Another thing to consider is the mix of different Elasticsearch node types. It sounds like you used only Master nodes and Data nodes, which is fine, but you can also have Ingest nodes. As the name suggests these nodes are dedicated to ingesting data. If your ingestion was not full-time you could spin up ingestion nodes to handle ingestion, then turn them off while they are not being used.
It sounds like you were able to get some good throughput on your Elasticsearch cluster. In a real world scenario it makes sense to spend some time tuning the cluster. One of our projects, we found that we got better query throughput by increasing the number of client nodes (these nodes are neither master nor data nodes).
By tweaking the number of nodes and different types of nodes you can ensure that you have maximum throughput for both querying and indexing, and that mix can change over time as your workload changes.
Joe Hof says
Thanks so much for your comment, really good stuff on Elasticsearch configuration. Just want to respond to a few of your points.
In regards to scaling back the cluster as long as you have enough nodes to handle query traffic, that is spot on. We found you really needed horsepower when actually indexing but found it overkill for search, so scaling back helped on cost while maintaining a consistent performance for search.
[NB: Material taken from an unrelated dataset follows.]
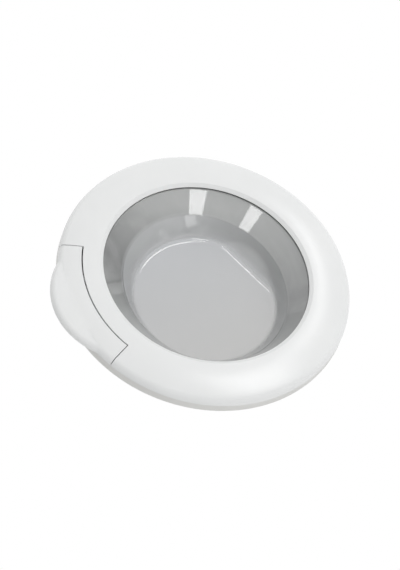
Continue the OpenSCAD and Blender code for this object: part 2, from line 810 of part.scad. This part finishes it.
// The moving half of the hinge, inside the door's pocket
module hinge_leaf() {
    mounted() color([0.72, 0.73, 0.74]) difference() {
        union() {
            block(leaf_x, leaf_end_x, -leaf_y, leaf_y, leaf_low, leaf_top);
            along_y(-barrel_y, barrel_y) {
                translate([pin_x, pin_h]) circle(barrel_r, $fn = small_fn);
                polygon([[web_x, leaf_low], [web_x, leaf_top], [pin_x - 5, leaf_top],
                         [pin_x, pin_h + barrel_r], [pin_x, pin_h], [pin_x - barrel_r, pin_h]]);
            }
        }
        rod_y(pin_x, pin_h, bush_r + fixed_gap, -far, far);
        at_leaf_screws() translate([0, 0, -over])
            cylinder(r = small_screw_r + fit_gap, h = leaf_t + 2 * over, $fn = small_fn);
    }
}

module leaf_screws() {
    mounted() color("silver") at_leaf_screws() pan_screw(small_screw_r, leaf_t + leaf_grip, head_r, head_t);
}

// A flanged bush at the barrel's upper end
module bush() {
    length = 14;
    difference() {
        union() {
            rod_y(pin_x, pin_h, bush_r, barrel_y - length, barrel_y + flange_t / 2);
            rod_y(pin_x, pin_h, barrel_r - 0.3, barrel_y, barrel_y + flange_t);
        }
        rod_y(pin_x, pin_h, pin_r + run_gap, 0, far);
    }
}

module hinge_bush_upper() {
    mounted() color("ivory") bush();
}

module hinge_bush_lower() {
    mounted() color("ivory") mirror([0, 1, 0]) bush();
}

front_frame();
rear_frame();
glass_bowl();
glass_seal();
frame_screws();
handle();
handle_rod();
rod_clips();
handle_spring();
latch_bracket();
latch_screws();
hook_guide();
hook();
hook_pin();
hook_pin_clip();
hook_spring();
hinge_base();
hinge_pin();
hinge_clip();
hinge_leaf();
leaf_screws();
hinge_bush_upper();
hinge_bush_lower();
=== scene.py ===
"""Looks of a front-loading washing machine's door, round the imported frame."""
import math

import bpy
from mathutils import Matrix, Vector

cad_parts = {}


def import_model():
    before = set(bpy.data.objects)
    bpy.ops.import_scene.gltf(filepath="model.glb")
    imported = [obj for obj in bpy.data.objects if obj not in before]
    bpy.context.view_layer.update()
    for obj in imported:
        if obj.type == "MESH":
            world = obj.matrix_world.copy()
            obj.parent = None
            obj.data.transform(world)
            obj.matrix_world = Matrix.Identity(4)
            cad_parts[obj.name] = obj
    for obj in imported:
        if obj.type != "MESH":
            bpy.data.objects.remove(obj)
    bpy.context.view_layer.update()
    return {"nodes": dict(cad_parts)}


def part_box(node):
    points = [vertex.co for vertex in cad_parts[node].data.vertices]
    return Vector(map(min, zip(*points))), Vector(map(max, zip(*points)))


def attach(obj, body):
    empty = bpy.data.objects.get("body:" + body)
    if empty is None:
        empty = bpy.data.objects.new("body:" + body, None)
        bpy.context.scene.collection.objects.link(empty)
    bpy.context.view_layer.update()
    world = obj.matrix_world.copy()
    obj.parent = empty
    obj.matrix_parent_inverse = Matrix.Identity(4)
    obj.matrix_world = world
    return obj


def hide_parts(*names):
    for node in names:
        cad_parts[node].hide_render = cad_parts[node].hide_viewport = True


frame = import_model()

MM = 0.001

# The door's middle in the frame, from the seal, which is a whole ring round it
DOOR_X = (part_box("glass_seal")[0].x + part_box("glass_seal")[1].x) / 2

# The glass bowl, as in the part: heights are in front of the cabinet panel
GLASS_T = 5 * MM
GLASS_R = 156.5 * MM
FLANGE_R = 168 * MM
FLANGE_H = 31 * MM
BEND_R = 125.5 * MM
BEND_H = 8 * MM
BEND_ROUND = 3.5 * MM
BEND_LONG = 8 * MM
BEND_MIDDLE = (-1 * MM, -9.5 * MM)
FLOOR_R = 109.5 * MM
FLOOR_DEPTH = 30 * MM
FLOOR_MIDDLE = (5.5 * MM, -11.5 * MM)
FLOOR_FILLET = 8 * MM
FACET_DIR = math.radians(21)
FACET_IN = 94 * MM
FACET_LEAN = 1.19
FACET_SOFT = 5 * MM
FACET_ROUND = 12 * MM
RIM_ROUND = 0.8 * MM
BOWL_SIDES = 288
ROUND_STEPS = 14
WALL_STEPS = 14
FLOOR_STEPS = 8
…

All of the node and shard tweaks you mentioned are great and would benefit in a normal Elasticsearch instance, unfortunately the Amazon Elasticsearch Managed Service only has Master and Data nodes, so we were a little limited in how we could tweak the setup outside of those two. We thought the benefits of the managed services (being able to scale server size and clusters as needed) outweighed the con of not having all of the node types that an on-premise Elasticsearch can have.
However, if we are ever deploying DynamoDB with Elasticsearch installed to a server instead of using the managed service, we will definitely use all of the advice posted here!